New Starbucks Corp. Chief Executive Brian Niccol thinks his employees should be wherever they need to be to get their jobs done. More often than not, he said, that place is the office.

In Niccol’s first staff address after taking the top job this month, he extolled the “power in having everybody together” but said he wouldn’t tell them what specific days to badge in at the company’s Seattle headquarters or at what time, according to a transcript of his Sept. 10 remarks obtained by Bloomberg News.

Niccol’s own work arrangement, which allows him to live in California and travel 1,000 miles to Seattle on the company’s corporate jet, sparked initial backlash by some workers and outside critics who said he was getting special treatment while the rest of the firm was required to be in the office three days a week. Other workers said they didn’t care where the CEO was based, so long as he didn’t upend anyone else’s remote or hybrid arrangements. 

Starbucks said Niccol will spend most of his time at the office and visiting the chain’s stores around the world. A Starbucks spokesperson confirmed there have been no changes to the company’s three-day in-office policy.

“This is not a game of tracking. This is a game of winning,” said Niccol, who was hired to turn around the company as it reels from sales declines. “I care about seeing everybody here succeed, and if success requires us being together more often than not, let’s be together more often.”

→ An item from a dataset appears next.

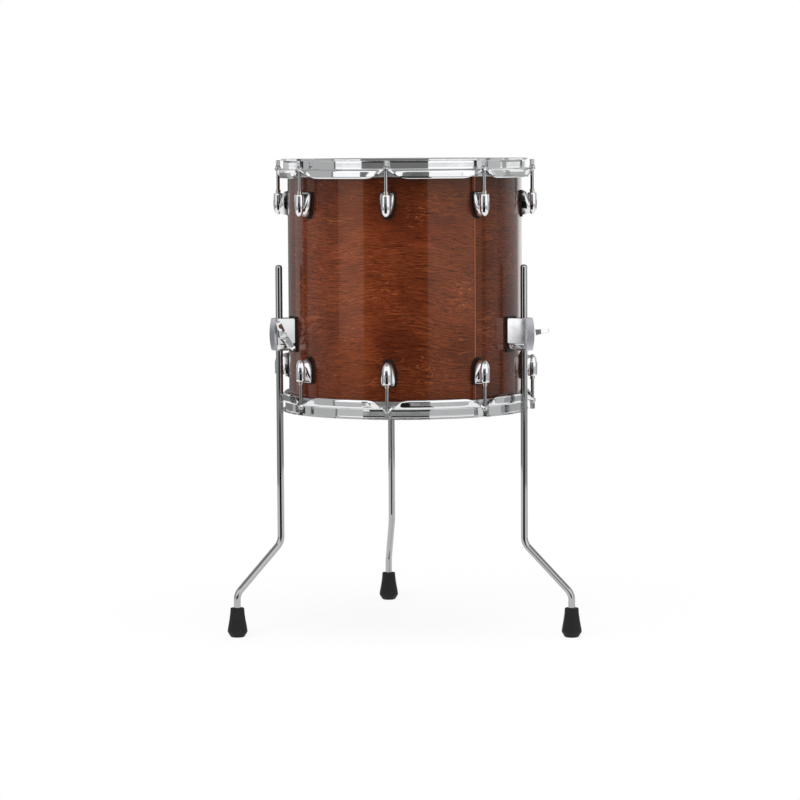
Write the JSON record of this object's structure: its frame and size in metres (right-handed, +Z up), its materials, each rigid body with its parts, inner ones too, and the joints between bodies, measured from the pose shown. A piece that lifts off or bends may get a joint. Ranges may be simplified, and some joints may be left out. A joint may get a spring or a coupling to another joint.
{
  "type": "floor tom",
  "caption": "Floor tom drum: ply shell with flanged steel hoops, lugs and tension rods, standing on bent legs held in wing nut clamp brackets.",
  "frame": {"origin": "on the floor, under the middle of the bounding box of the drum and its three legs; the drum's own axis is the vertical line x 3.8 mm, y -43.6 mm", "axes": "+Z up along the drum's axis, -Y towards the front of the drum, between the left and the right leg, +X to the right as seen from the front"},
  "size_m": [0.5332, 0.4898, 0.717],
  "materials": {
    "lacquered_wood": "gloss lacquer over red-brown stained ply, horizontal grain",
    "chrome": "polished chrome plate",
    "cast_chrome": "chrome plate on a die casting",
    "black_rubber": "moulded, matt",
    "aluminium": "rolled, satin",
    "coated_film": "sprayed white coating, slightly rough",
    "clear_film": "clear polyester film"
  },
  "bodies": {
    "drum": {"shell": "lacquered_wood", "vent_grommet": "chrome", "batter_head_film": "coated_film", "batter_flesh_hoop": "aluminium", "batter_hoop": "chrome", "resonant_head_film": "clear_film", "resonant_flesh_hoop": "aluminium", "resonant_hoop": "chrome", "batter_lug_1": "cast_chrome", "batter_lug_2": "cast_chrome", "batter_lug_3": "cast_chrome", "batter_lug_4": "cast_chrome", "batter_lug_5": "cast_chrome", "batter_lug_6": "cast_chrome", "batter_lug_7": "cast_chrome", "batter_lug_8": "cast_chrome", "resonant_lug_1": "cast_chrome", "resonant_lug_2": "cast_chrome", "resonant_lug_3": "cast_chrome", "resonant_lug_4": "cast_chrome", "resonant_lug_5": "cast_chrome", "resonant_lug_6": "cast_chrome", "resonant_lug_7": "cast_chrome", "resonant_lug_8": "cast_chrome", "left_bracket_body": "cast_chrome", "left_bracket_cap": "cast_chrome", "right_bracket_body": "cast_chrome", "right_bracket_cap": "cast_chrome", "rear_bracket_body": "cast_chrome", "rear_bracket_cap": "cast_chrome"},
    "batter_rod_1": {"batter_rod_1": "chrome"},
    "batter_rod_2": {"batter_rod_2": "chrome"},
    "batter_rod_3": {"batter_rod_3": "chrome"},
    "batter_rod_4": {"batter_rod_4": "chrome"},
    "batter_rod_5": {"batter_rod_5": "chrome"},
    "batter_rod_6": {"batter_rod_6": "chrome"},
    "batter_rod_7": {"batter_rod_7": "chrome"},
    "batter_rod_8": {"batter_rod_8": "chrome"},
    "resonant_rod_1": {"resonant_rod_1": "chrome"},
    "resonant_rod_2": {"resonant_rod_2": "chrome"},
    "resonant_rod_3": {"resonant_rod_3": "chrome"},
    "resonant_rod_4": {"resonant_rod_4": "chrome"},
    "resonant_rod_5": {"resonant_rod_5": "chrome"},
    "resonant_rod_6": {"resonant_rod_6": "chrome"},
    "resonant_rod_7": {"resonant_rod_7": "chrome"},
    "resonant_rod_8": {"resonant_rod_8": "chrome"},
    "left_leg": {"left_leg": "chrome", "left_rubber_foot": "black_rubber"},
    "right_leg": {"right_leg": "chrome", "right_rubber_foot": "black_rubber"},
    "rear_leg": {"rear_leg": "chrome", "rear_rubber_foot": "black_rubber"},
    "left_eyebolt": {"left_eyebolt": "chrome"},
    "right_eyebolt": {"right_eyebolt": "chrome"},
    "rear_eyebolt": {"rear_eyebolt": "chrome"},
    "left_wing_nut": {"left_wing_nut": "cast_chrome"},
    "right_wing_nut": {"right_wing_nut": "cast_chrome"},
    "rear_wing_nut": {"rear_wing_nut": "cast_chrome"}
  },
  "joints": [
    {"name": "batter_rod_1_turn", "type": "hinge", "parent": "drum", "child": "batter_rod_1", "pos_m": [-0.0234, -0.23682, 0.7036], "axis": [0, 0, -1], "range_deg": [-1080, 180]},
    {"name": "batter_rod_2_turn", "type": "hinge", "parent": "drum", "child": "batter_rod_2", "pos_m": [0.12117, -0.19943, 0.7036], "axis": [0, 0, -1], "range_deg": [-1080, 180]},
    {"name": "batter_rod_3_turn", "type": "hinge", "parent": "drum", "child": "batter_rod_3", "pos_m": [0.19696, -0.07077, 0.7036], "axis": [0, 0, -1], "range_deg": [-1080, 180]},
    {"name": "batter_rod_4_turn", "type": "hinge", "parent": "drum", "child": "batter_rod_4", "pos_m": [0.15957, 0.07379, 0.7036], "axis": [0, 0, -1], "range_deg": [-1080, 180]},
    {"name": "batter_rod_5_turn", "type": "hinge", "parent": "drum", "child": "batter_rod_5", "pos_m": [0.03091, 0.14958, 0.7036], "axis": [0, 0, -1], "range_deg": [-1080, 180]},
    {"name": "batter_rod_6_turn", "type": "hinge", "parent": "drum", "child": "batter_rod_6", "pos_m": [-0.11366, 0.1122, 0.7036], "axis": [0, 0, -1], "range_deg": [-1080, 180]},
    {"name": "batter_rod_7_turn", "type": "hinge", "parent": "drum", "child": "batter_rod_7", "pos_m": [-0.18945, -0.01647, 0.7036], "axis": [0, 0, -1], "range_deg": [-1080, 180]},
    {"name": "batter_rod_8_turn", "type": "hinge", "parent": "drum", "child": "batter_rod_8", "pos_m": [-0.15206, -0.16103, 0.7036], "axis": [0, 0, -1], "range_deg": [-1080, 180]},
    {"name": "resonant_rod_1_turn", "type": "hinge", "parent": "drum", "child": "resonant_rod_1", "pos_m": [-0.0234, -0.23682, 0.348], "axis": [0, 0, 1], "range_deg": [-1080, 180]},
    {"name": "resonant_rod_2_turn", "type": "hinge", "parent": "drum", "child": "resonant_rod_2", "pos_m": [0.12117, -0.19943, 0.348], "axis": [0, 0, 1], "range_deg": [-1080, 180]},
    {"name": "resonant_rod_3_turn", "type": "hinge", "parent": "drum", "child": "resonant_rod_3", "pos_m": [0.19696, -0.07077, 0.348], "axis": [0, 0, 1], "range_deg": [-1080, 180]},
    {"name": "resonant_rod_4_turn", "type": "hinge", "parent": "drum", "child": "resonant_rod_4", "pos_m": [0.15957, 0.07379, 0.348], "axis": [0, 0, 1], "range_deg": [-1080, 180]},
    {"name": "resonant_rod_5_turn", "type": "hinge", "parent": "drum", "child": "resonant_rod_5", "pos_m": [0.03091, 0.14958, 0.348], "axis": [0, 0, 1], "range_deg": [-1080, 180]},
    {"name": "resonant_rod_6_turn", "type": "hinge", "parent": "drum", "child": "resonant_rod_6", "pos_m": [-0.11366, 0.1122, 0.348], "axis": [0, 0, 1], "range_deg": [-1080, 180]},
    {"name": "resonant_rod_7_turn", "type": "hinge", "parent": "drum", "child": "resonant_rod_7", "pos_m": [-0.18945, -0.01647, 0.348], "axis": [0, 0, 1], "range_deg": [-1080, 180]},
    {"name": "resonant_rod_8_turn", "type": "hinge", "parent": "drum", "child": "resonant_rod_8", "pos_m": [-0.15206, -0.16103, 0.348], "axis": [0, 0, 1], "range_deg": [-1080, 180]},
    {"name": "left_leg_slide", "type": "slide", "parent": "drum", "child": "left_leg", "axis": [0, 0, 1], "range_m": [-0.078, 0.275]},
    {"name": "right_leg_slide", "type": "slide", "parent": "drum", "child": "right_leg", "axis": [0, 0, 1], "range_m": [-0.078, 0.275]},
    {"name": "rear_leg_slide", "type": "slide", "parent": "drum", "child": "rear_leg", "axis": [0, 0, 1], "range_m": [-0.078, 0.275]},
    {"name": "left_wing_nut_turn", "type": "hinge", "parent": "drum", "child": "left_wing_nut", "pos_m": [-0.18583, -0.10964, 0.454], "axis": [0.3289, -0.9444, 0], "range_deg": [0, 720]},
    {"name": "right_wing_nut_turn", "type": "hinge", "parent": "drum", "child": "right_wing_nut", "pos_m": [0.18166, -0.13663, 0.454], "axis": [0.4633, 0.8862, 0], "range_deg": [0, 720]},
    {"name": "rear_wing_nut_turn", "type": "hinge", "parent": "drum", "child": "rear_wing_nut", "pos_m": [-0.01897, 0.15584, 0.454], "axis": [-0.9936, -0.1132, 0], "range_deg": [0, 720]},
    {"name": "left_eyebolt_slide", "type": "slide", "parent": "drum", "child": "left_eyebolt", "axis": [-0.3289, 0.9444, 0], "range_m": [0, 0.0025]},
    {"name": "right_eyebolt_slide", "type": "slide", "parent": "drum", "child": "right_eyebolt", "axis": [-0.4633, -0.8862, 0], "range_m": [0, 0.0025]},
    {"name": "rear_eyebolt_slide", "type": "slide", "parent": "drum", "child": "rear_eyebolt", "axis": [0.9936, 0.1132, 0], "range_m": [0, 0.0025]}
  ],
  "couplings": [
    {"joint": "left_eyebolt_slide", "follows": "left_wing_nut_turn", "m_per_rad": 0.0001989},
    {"joint": "right_eyebolt_slide", "follows": "right_wing_nut_turn", "m_per_rad": 0.0001989},
    {"joint": "rear_eyebolt_slide", "follows": "rear_wing_nut_turn", "m_per_rad": 0.0001989}
  ]
}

At the forum, he listed amenities such as an on-site gym, a daycare and a Starbucks store as elements that should encourage workers to go to the office. The company also offers subsidized transit, free electric-vehicle charging, bike lockers, and shuttles to nearby public transportation. 

Dangling the carrot to lure people back into the office stands in contrast to the stick wielded this week by fellow Seattle corporate giant Amazon.com Inc., which ordered workers to return to the office five days a week beginning in January. 

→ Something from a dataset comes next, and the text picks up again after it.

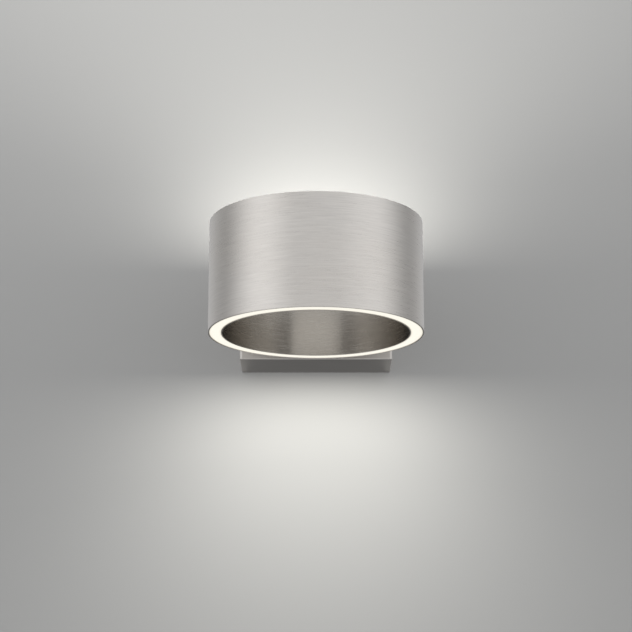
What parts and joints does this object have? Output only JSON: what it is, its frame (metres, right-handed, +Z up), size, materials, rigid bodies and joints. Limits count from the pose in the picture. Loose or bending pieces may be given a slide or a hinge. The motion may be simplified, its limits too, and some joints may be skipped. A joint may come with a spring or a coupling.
{
  "type": "tube wall light",
  "caption": "Wall light with a short wide open tube that shines up and down from thin opal rings, held in front of a rectangular wall box.",
  "frame": {"origin": "middle of the wall bracket's slot pattern, on the wall plane", "axes": "+Z up, -Y out of the wall into the room, +X to the right seen from the room"},
  "size_m": [0.17, 0.223, 0.09],
  "materials": {
    "brushed_nickel": "brushed nickel plate, satin",
    "zinc_steel": "bright zinc plated steel",
    "aluminium": "machined",
    "board_white": "white solder mask",
    "led": "yellow phosphor",
    "opal": "opal, lit from behind",
    "rubber_grey": "matt",
    "driver_plastic": "moulded",
    "driver_laminate": "coated laminate",
    "transformer_tape": "polyester tape",
    "capacitor_sleeve": "shrink sleeve",
    "terminal_plastic": "natural polyamide",
    "brass": "bright",
    "tinned_copper": "tinned",
    "lead_brown": "insulation",
    "lead_blue": "insulation",
    "lead_green": "insulation",
    "lead_red": "insulation",
    "lead_black": "insulation"
  },
  "bodies": {
    "bracket": {"wall_bracket": "zinc_steel", "cable_grommet": "rubber_grey", "bracket_earth_washer": "zinc_steel", "bracket_earth_screw": "zinc_steel"},
    "lamp": {"outer_sleeve": "brushed_nickel", "inner_sleeve": "brushed_nickel", "wall_box": "brushed_nickel", "drum_saddle": "brushed_nickel", "side_screws": "brushed_nickel", "side_screw_nuts": "zinc_steel", "drum_nut_plate": "zinc_steel", "drum_screws": "zinc_steel", "drum_screw_washers": "zinc_steel", "board_screws_lower": "zinc_steel", "board_screws_upper": "zinc_steel", "driver_nuts": "zinc_steel", "terminal_nuts": "zinc_steel", "earth_washer": "zinc_steel", "earth_nut": "zinc_steel", "terminal_screws": "zinc_steel", "tie_spacers": "zinc_steel", "carrier_ring_lower": "aluminium", "carrier_ring_upper": "aluminium", "led_board_lower": "board_white", "led_board_upper": "board_white", "led_chips_lower": "led", "led_chips_upper": "led", "diffuser_lower": "opal", "diffuser_upper": "opal", "lead_bush": "rubber_grey", "driver_base": "driver_plastic", "driver_cover": "driver_plastic", "driver_board": "driver_laminate", "driver_transformer": "transformer_tape", "driver_capacitors": "capacitor_sleeve", "terminal_block": "terminal_plastic", "terminal_inserts": "brass", "earth_lug": "tinned_copper", "live_lead": "lead_brown", "neutral_lead": "lead_blue", "earth_lead": "lead_green", "led_lead_upper_plus": "lead_red", "led_lead_lower_plus": "lead_red", "led_lead_upper_minus": "lead_black", "led_lead_lower_minus": "lead_black"}
  },
  "joints": [
    {"name": "lamp_slide", "type": "slide", "parent": "bracket", "child": "lamp", "axis": [0, -1, 0], "range_m": [0, 0.04]}
  ]
}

Amazon CEO Andy Jassy said in a note to employees that it had become harder to get things done at Amazon and that working from home has been part of the problem. To hammer the point home, he said the company also would reinstate permanent desk assignments. 

The decision prompted frustration among some workers, who said the decision isn’t backed by data that shows people are productive outside the office, too. 

Research findings on the productivity impact of remote work vary wildly, often depending on the type of work studied. It’s also “highly dependent” on how well it’s managed, according to Nicholas Bloom, a Stanford University economics professor who has analyzed remote work for more than a decade.

At Starbucks, some workers have raised concerns about whether Niccol would increase the in-office work requirements or change remote work arrangements for staff who already have them. In his prior gig as CEO of Chipotle Mexican Grill Inc., Niccol brought workers back four days a week.

Niccol didn’t address the matter directly during the internal forum, according to the transcript, and he stopped short of issuing any new mandates. 

“My point of view is we should be together as much as possible. You need to figure out where you need to be to get your job done, then do that,” he said. “We’re all adults here.”